Arief Kamaludin (Katadata)
Kapal pengangkut batubara di kawasan PLTU Suralaya, Banten.
7/9/2016, 17.01 WIB

Konsumsi batubara diperkirakan akan meningkat pesat seiring dengan proyek pembangunan pembangkit listrik berkapasitas total 35 ribu Mega Watt (MW). Peningkatannya bahkan bisa mencapai 90 persen dalam tiga tahun ke depan.

Megaproyek pembangunan pembangkit listrik 35 ribu MW hingga 2019 mendatang memang didominasi oleh Pembangkit Listrik Tenaga Uap (PLTU) yang berbahan bakar batubara. Porsi PLTU batubara ini mencapai 46,97 persen dari total pembangkit listrik yang direncanakan pembangunannya.

Alhasil, Direktur Jenderal Ketenagalistrikan Kementerian Energi dan Sumber Daya Mineral (ESDM) Jarman menyatakan, kebutuhan batubara akan terus meningkat seiring rampung dan beroperasinya pembangkit listrik tersebut.

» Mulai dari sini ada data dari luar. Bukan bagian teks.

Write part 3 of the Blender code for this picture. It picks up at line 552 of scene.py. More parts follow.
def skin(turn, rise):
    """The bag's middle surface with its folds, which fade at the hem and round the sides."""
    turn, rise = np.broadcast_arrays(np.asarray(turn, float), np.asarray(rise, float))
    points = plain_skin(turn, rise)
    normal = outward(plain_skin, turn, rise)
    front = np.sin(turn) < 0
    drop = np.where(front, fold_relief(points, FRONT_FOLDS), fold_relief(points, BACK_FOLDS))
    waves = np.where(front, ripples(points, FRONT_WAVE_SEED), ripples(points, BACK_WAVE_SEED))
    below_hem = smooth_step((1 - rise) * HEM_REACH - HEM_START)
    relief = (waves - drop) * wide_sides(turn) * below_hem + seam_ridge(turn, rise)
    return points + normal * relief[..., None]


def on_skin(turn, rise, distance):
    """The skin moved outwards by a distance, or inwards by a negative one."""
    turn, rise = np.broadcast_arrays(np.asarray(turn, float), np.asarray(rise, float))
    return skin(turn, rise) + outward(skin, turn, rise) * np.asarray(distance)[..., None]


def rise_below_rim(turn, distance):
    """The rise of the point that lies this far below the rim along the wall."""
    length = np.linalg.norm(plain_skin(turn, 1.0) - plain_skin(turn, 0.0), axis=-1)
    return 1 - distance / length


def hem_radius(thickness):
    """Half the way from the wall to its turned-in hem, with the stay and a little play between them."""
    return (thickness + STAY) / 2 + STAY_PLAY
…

Saat ini, jumlah kebutuhan batubara untuk PLTU batubara sebesar 87,7 juta ton. Jumlahnya akan meningkat seiring program pembangkit listrik 35 ribu MW, ditambah proyek 7 ribu MW yang sudah beroperasi.

Kapasitas total PLTU akan meningkat 28.828 MW pada tahun 2019. "Karena itu, kebutuhan batubara diperkirakan turut bertambah menjadi 166,2 juta ton,” kata Jarman, Selasa (6/9). (Baca: Bangun Pembangkit Listrik di Indonesia Timur Butuh Rp 152 Triliun)

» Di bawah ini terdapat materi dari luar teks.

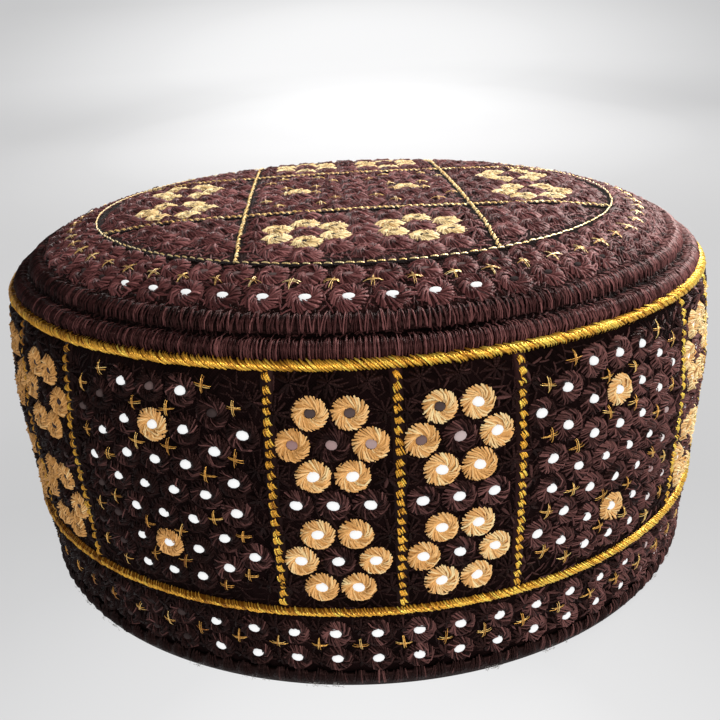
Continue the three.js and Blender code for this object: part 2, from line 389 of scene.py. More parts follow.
# Kinds of eyelet: how far from the middle its threads start, their lift at the stations, and by
# what share its hole is pressed flat
OPEN_EYELET = (1.25, np.array([0.05, 0.6, 1.1, 0.05]), 0.22)
RING_EYELET = (1.15, np.array([0.05, 0.45, 0.9, 0.05]), 0.5)
SLIT_EYELET = (0.8, np.array([0.1, 0.6, 0.95, 0.05]), 0.6)
FLAT_EYELET = (0.85, np.array([0.2, 0.5, 0.6, 0.0]), 0.4)
KNOT_EYELET = (0.7, np.array([0.4, 0.8, 0.95, 0.0]), 0.0)
EYELET_ROOT = 0.24  # the width of a thread at the hole
EYELET_GIRTH = 16.0  # the widths of an eyelet's threads at the rim, added up
PAD_RADII = (1.15, 1.6, 2.6, 0.93)  # the last one is a share of the rim
PAD_LIFT = np.array([0.0, 0.3, 0.62, -0.1])
PAD_UNDER = 1.15  # the lift of the threads that PAD_LIFT is meant for
# painted shade: the padding takes the thread's deepest colour, for the gaps between the threads
PAD_PAINTED_SHADE = 0.06
PAD_SIDES = 12
ASKEW = 0.35  # how far the wall's flat holes lean to either side, in radians
ASKEW_WAVES = (1.7, 2.3)


def pressed(chart, centres, offsets, amount):
    """Presses offsets from the holes' middles flat by a share: on the crown towards its middle,
    on the wall downwards and a little askew.
    """
    if chart is on_crown:
        way = centres / (np.linalg.norm(centres, axis=1, keepdims=True) + 1e-9)
    else:
        askew = ASKEW * np.sin(centres @ ASKEW_WAVES)
        way = np.stack([np.sin(askew), np.cos(askew)], -1)
    way = way.reshape(len(way), *[1] * (offsets.ndim - 2), 2)
    part = (offsets * way).sum(-1, keepdims=True)
    return offsets - amount * part * way


def eyelet_pads(piece, chart, centres, rim, height, share, band):
    """The padding under each eyelet's threads: a low ring round the hole, in the thread's deepest
    colour, as painted shade in the gaps between its threads.
    """
    turn = np.arange(PAD_SIDES) * TURN / PAD_SIDES
    radius = np.array([*PAD_RADII[:3], PAD_RADII[3] * rim])[:, None]
    spot = np.asarray(centres)[:, None, None] + polar(radius, -turn)
    lift = height * PAD_LIFT[:, None] + 0 * turn
    points = chart(spot[..., 0], spot[..., 1], lift)
    shade = np.full(len(centres), PAD_PAINTED_SHADE)
    piece.add(points, shade, share, wraps="columns", band=band, edged=0.0)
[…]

Menurut dia, pemerintah masih mengandalkan PLTU batubara untuk meningkatkan rasio elektrifikasi. Pertimbangannya, harga beli listrik yang dihasilkan PLTU batubara lebih murah. Selain itu, Indonesia memiliki cadangan batubara besar, yang tercatat 29,48 miliar ton. Jumlahnya lebih banyak dibandingkan cadangan minyak dalam negeri.

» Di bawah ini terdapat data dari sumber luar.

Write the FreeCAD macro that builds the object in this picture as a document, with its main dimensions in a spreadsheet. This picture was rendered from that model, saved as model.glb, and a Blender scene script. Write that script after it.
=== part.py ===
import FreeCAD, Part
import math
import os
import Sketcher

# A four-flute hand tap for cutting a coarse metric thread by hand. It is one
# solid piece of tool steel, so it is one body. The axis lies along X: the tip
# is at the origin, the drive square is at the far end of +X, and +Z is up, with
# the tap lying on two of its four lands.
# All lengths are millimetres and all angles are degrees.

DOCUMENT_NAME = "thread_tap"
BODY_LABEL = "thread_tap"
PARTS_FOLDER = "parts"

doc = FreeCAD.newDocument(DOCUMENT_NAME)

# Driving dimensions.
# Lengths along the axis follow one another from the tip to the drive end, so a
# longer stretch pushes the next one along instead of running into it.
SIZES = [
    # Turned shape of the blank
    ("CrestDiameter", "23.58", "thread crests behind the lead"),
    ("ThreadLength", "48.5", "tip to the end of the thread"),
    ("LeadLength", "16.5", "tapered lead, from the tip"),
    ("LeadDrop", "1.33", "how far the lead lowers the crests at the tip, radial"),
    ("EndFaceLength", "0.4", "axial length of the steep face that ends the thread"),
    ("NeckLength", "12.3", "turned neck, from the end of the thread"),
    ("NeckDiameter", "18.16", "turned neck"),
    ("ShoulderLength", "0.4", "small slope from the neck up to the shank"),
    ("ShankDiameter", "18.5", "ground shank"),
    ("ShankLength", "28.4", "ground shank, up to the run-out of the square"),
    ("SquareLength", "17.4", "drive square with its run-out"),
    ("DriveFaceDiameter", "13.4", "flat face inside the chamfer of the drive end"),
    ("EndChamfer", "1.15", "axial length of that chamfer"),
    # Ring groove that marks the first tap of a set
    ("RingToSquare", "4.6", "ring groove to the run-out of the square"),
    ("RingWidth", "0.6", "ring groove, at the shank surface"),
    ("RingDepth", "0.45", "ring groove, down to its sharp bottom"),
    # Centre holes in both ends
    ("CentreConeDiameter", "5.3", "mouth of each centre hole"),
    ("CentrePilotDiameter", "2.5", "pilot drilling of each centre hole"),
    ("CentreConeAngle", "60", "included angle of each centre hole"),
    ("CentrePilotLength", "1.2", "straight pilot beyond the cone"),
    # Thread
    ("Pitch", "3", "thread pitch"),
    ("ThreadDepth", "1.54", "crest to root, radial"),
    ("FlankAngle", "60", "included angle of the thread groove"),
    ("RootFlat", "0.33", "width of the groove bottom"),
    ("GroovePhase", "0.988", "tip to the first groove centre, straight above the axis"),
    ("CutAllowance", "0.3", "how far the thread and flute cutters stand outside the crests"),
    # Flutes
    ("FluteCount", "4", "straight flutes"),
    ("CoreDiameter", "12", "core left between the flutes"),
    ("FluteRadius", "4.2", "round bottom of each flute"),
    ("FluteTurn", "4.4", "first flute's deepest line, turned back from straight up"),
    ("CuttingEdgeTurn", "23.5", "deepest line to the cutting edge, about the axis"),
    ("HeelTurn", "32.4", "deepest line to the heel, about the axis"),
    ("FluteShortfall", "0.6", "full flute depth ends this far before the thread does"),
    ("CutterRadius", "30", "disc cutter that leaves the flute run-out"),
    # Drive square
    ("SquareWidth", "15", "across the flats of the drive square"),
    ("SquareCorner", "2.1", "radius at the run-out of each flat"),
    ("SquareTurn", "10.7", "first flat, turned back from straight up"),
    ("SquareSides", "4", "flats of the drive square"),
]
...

Meski begitu, Jarman mengingatkan pengoperasian PLTU batubara berdampak terhadap lingkungan, antara lain dalam bentuk emisi gas buang, air limbah, dan limbah padat. Emisi gas buang dapat menyebabkan hujan asam, penyakit infeksi saluran pernafasan atas (ISPA), pemanasan global, hingga perubahan iklim.

(Baca: Stok Batu Bara Tak Mencukupi Pembangkit Listrik 20 GW)

Karena itu, beberapa negara bersepakat mengendalikan kenaikan suhu bumi agar tidak melebihi 2 derajat. Kesepakatan tersebut dituangkan dalam perjanjian "Paris Agreement" di Konvensi Para Pihak (Conferences of Parties – COP) UNFCCC ke-21 di Paris, Perancis, tahun lalu.

Pada konvensi tersebut, Presiden Joko Widodo pun mendeklarasikan komitmen pemerintah untuk menurunkan emisi CO2 atau gas rumah kaca sebesar 29 persen di tahun 2030. (Databoks: PLN Akselerasi Program 35.000 MW)

Selain itu, melalui dokumen Intended Nationally Determined Contributions (INDCs), Indonesia mencantumkan kegiatan pembangunan PLTU batubara dengan menggunakan teknologi seperti clean coal technology untuk mencapai 29 persen penurunan emisi gas ruang kaca di tahun 2030.